Copy exactly the lines from the start of the data below through the one that carries "and windings, whose", and only those.
===== Data
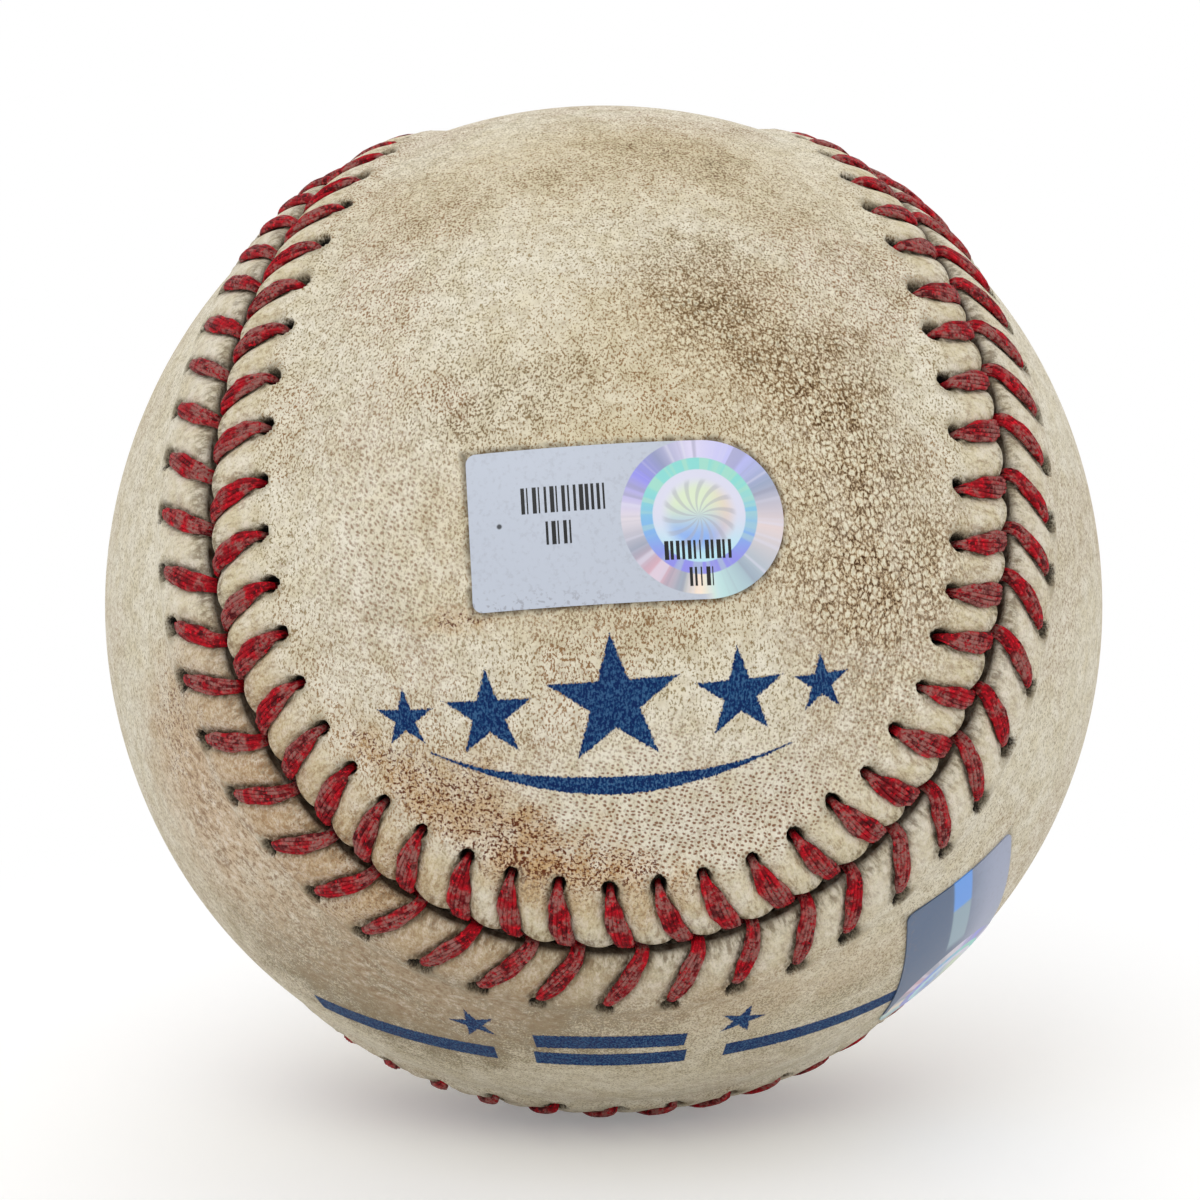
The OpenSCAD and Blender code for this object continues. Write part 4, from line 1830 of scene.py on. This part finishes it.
@dataclass
class Inside:
    """The core and windings, whose frame shapes stay and get their finishes."""

    def dress(self) -> None:
        """Gives every inner node its material."""
        black = RubberFinish("black_rubber", srgb(38, 38, 42), srgb(96, 94, 92)).make()
        red = RubberFinish("red_rubber", srgb(168, 58, 48), srgb(196, 128, 112)).make()
        grey = YarnFinish("grey_wool_yarn", srgb(160, 158, 152), srgb(92, 92, 92), 1.1).make()
        white = YarnFinish("white_wool_yarn", srgb(236, 230, 216), srgb(188, 180, 162), 0.9).make()
        cotton = YarnFinish("cotton_yarn", srgb(240, 236, 226), srgb(198, 192, 178), 0.45).make()
        finishes = {
            "cork_core": CorkFinish().make(),
            "black_rubber_cup_a": black, "black_rubber_cup_b": black,
            "cushion_washer": red, "red_rubber_layer": red,
            "grey_wool_inner": grey, "white_wool_middle": white, "grey_wool_outer": grey,
            "cotton_winding": cotton,
        }
        for node, material in finishes.items():
            clothe(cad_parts[node].data, material)
            LOG.info("%s: %s", node, material.name)


@dataclass
class Studio:
    """White floor and backdrop, soft lamps and the camera of the photograph."""

    sizes: BallSizes
    image_w: float = 1200.0
    ball_x: float = 604.0
    ball_y: float = 604.0
    ball_r: float = 499.0
    distance_share: float = 6.136
    elevation: float = 7.0
    roll: float = -0.8
    sensor: float = 36.0
    floor_half: float = 3.0
    shadow_reach: Pair = (0.03, 0.11)
    ambient: float = 0.80
    floor_glow: float = 0.22
    floor_tint: tuple = (0.86, 0.86, 0.86, 1.0)
    clip_start: float = 0.01

    def camera(self) -> None:
        """Sets the camera at the photograph's place, seen from the ball's centre."""
        focal = self.ball_r * math.sqrt(self.distance_share ** 2 - 1.0)
        data = bpy.data.cameras.new("camera")
        data.sensor_width = self.sensor
        data.lens = self.sensor * focal / self.image_w
        data.shift_x = -(self.ball_x - self.image_w / 2) / self.image_w
        data.shift_y = (self.ball_y - self.image_w / 2) / self.image_w
        data.clip_start = self.clip_start
        camera = add_object("camera", data)
        back = facing(0.0, self.elevation, self.roll).to_4x4()
        place = back.col[2].to_3d() * self.distance_share * self.sizes.leather * MM
        camera.matrix_world = Matrix.Translation(place) @ back
        bpy.context.scene.camera = camera

    def background_rays(self, tree: Tree) -> Socket:
        """Whether a ray comes straight, mirrored or through glass from the camera."""
        path = tree.add("ShaderNodeLightPath")
        return tree.most(*(path.outputs[f"Is {kind} Ray"] for kind in ("Camera", "Glossy", "Transmission")))

    def world(self) -> None:
        """Lights the ball softly from all round and shows white behind it."""
        world = bpy.data.worlds.new("studio")
        bpy.context.scene.world = world
        tree = Tree("studio", world)
        tree.set(Color=WHITE, Strength=tree.rise(self.background_rays(tree), 0.0, 1.0, self.ambient, 1.0))

    def floor(self) -> None:
        """Lays a pale floor under the ball that fades to white away from its shadow."""
        deselect_all()
        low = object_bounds()[0].z
        bpy.ops.mesh.primitive_plane_add(size=2.0 * self.floor_half, location=(0.0, 0.0, low))
        floor = bpy.context.active_object
        floor.name = "studio_floor"
        tree = Tree("studio_floor")
        tree.set(Base_Color=self.floor_tint, Roughness=0.9, Specular_IOR_Level=0.0)
        seen = self.background_rays(tree)
        far = tree.vectors("LENGTH", tree.add("ShaderNodeTexCoord").outputs["Object"], output="Value")
        fade = tree.times(tree.rise(far, *self.shadow_reach), seen)
        tree.set(Emission_Color=WHITE, Emission_Strength=tree.times(seen, self.floor_glow))
        white = tree.add("ShaderNodeEmission", {"Color": WHITE, "Strength": 1.0})
        mixed = tree.add("ShaderNodeMixShader", {0: fade, 1: tree.shader.outputs[0], 2: white.outputs[0]})
        tree.links.new(mixed.outputs[0], tree.nodes["Material Output"].inputs["Surface"])
        clothe(floor.data, tree.material)
        floor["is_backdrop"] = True

    def lamp(self, name: str, turn: float, tilt: float, far: float, size: float, watts: float) -> None:
        """Adds a square soft lamp that faces the ball.

        Args:
            name: Name of the lamp.
            turn: Its turn about the upright axis, in degrees.
            tilt: Its height above the ball's middle, in degrees.
            far: Its distance from the ball's centre, in metres.
            size: Its width, in metres.
            watts: Its power.
        """
        data = bpy.data.lights.new(name, "AREA")
        data.size = size
        data.energy = watts
        axes = facing(turn, tilt).to_4x4()
        add_object(name, data).matrix_world = Matrix.Translation(axes.col[2].to_3d() * far) @ axes

    def build(self) -> None:
        """Builds the whole studio."""
        self.camera()
        self.world()
        self.floor()
        self.lamp("key_lamp", turn=-22.0, tilt=46.0, far=0.6, size=0.35, watts=0.72)
        self.lamp("fill_lamp", turn=50.0, tilt=5.0, far=0.7, size=0.5, watts=0.45)
        self.lamp("back_lamp", turn=170.0, tilt=40.0, far=0.7, size=0.5, watts=0.75)
        bpy.context.scene.view_settings.view_transform = "Standard"
        LOG.info("studio: camera, world, floor and lamps")


def main() -> None:
    """Builds the ball from the inside out, then the studio round it."""
    logging.basicConfig(level=logging.INFO, format="%(message)s")
    sizes = BallSizes.from_frame()
    LOG.info("%s", sizes)
    seam = SeamLine(sizes.leather)
    stitches = StitchTable(seam.stitches)
    Inside().dress()
    covering = Covering(sizes, seam, stitches, Lumps())
    covering.panels()
    covering.threads()
    covering.labels()
    Studio(sizes).build()


if __name__ == "__main__":
    main()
==========
## Task solution:
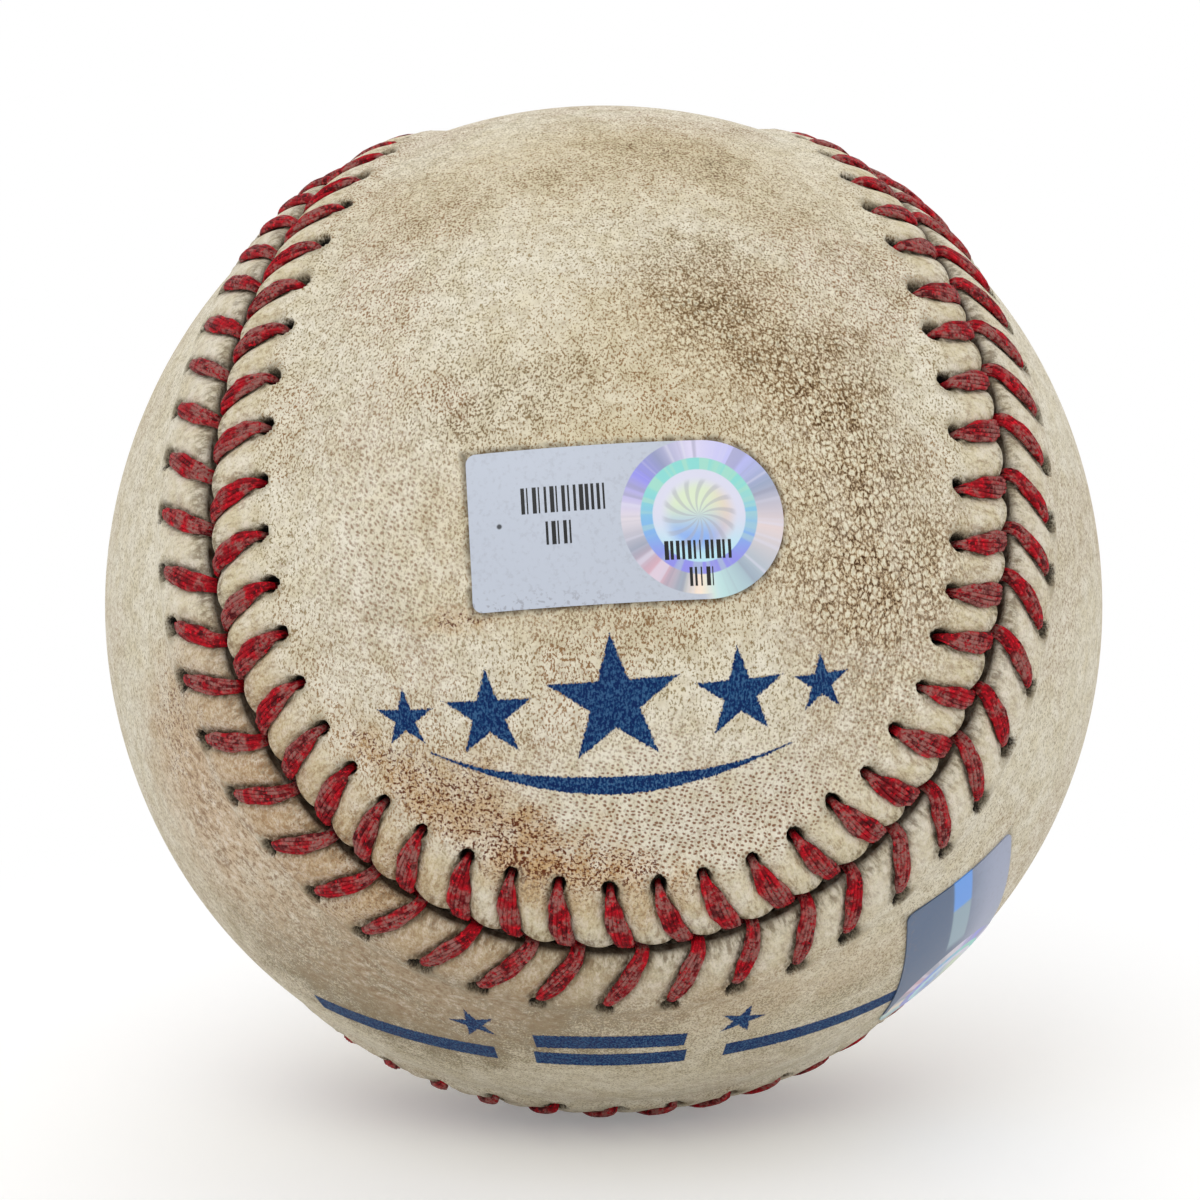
The OpenSCAD and Blender code for this object continues. Write part 4, from line 1830 of scene.py on. This part finishes it.
@dataclass
class Inside:
    """The core and windings, whose frame shapes stay and get their finishes."""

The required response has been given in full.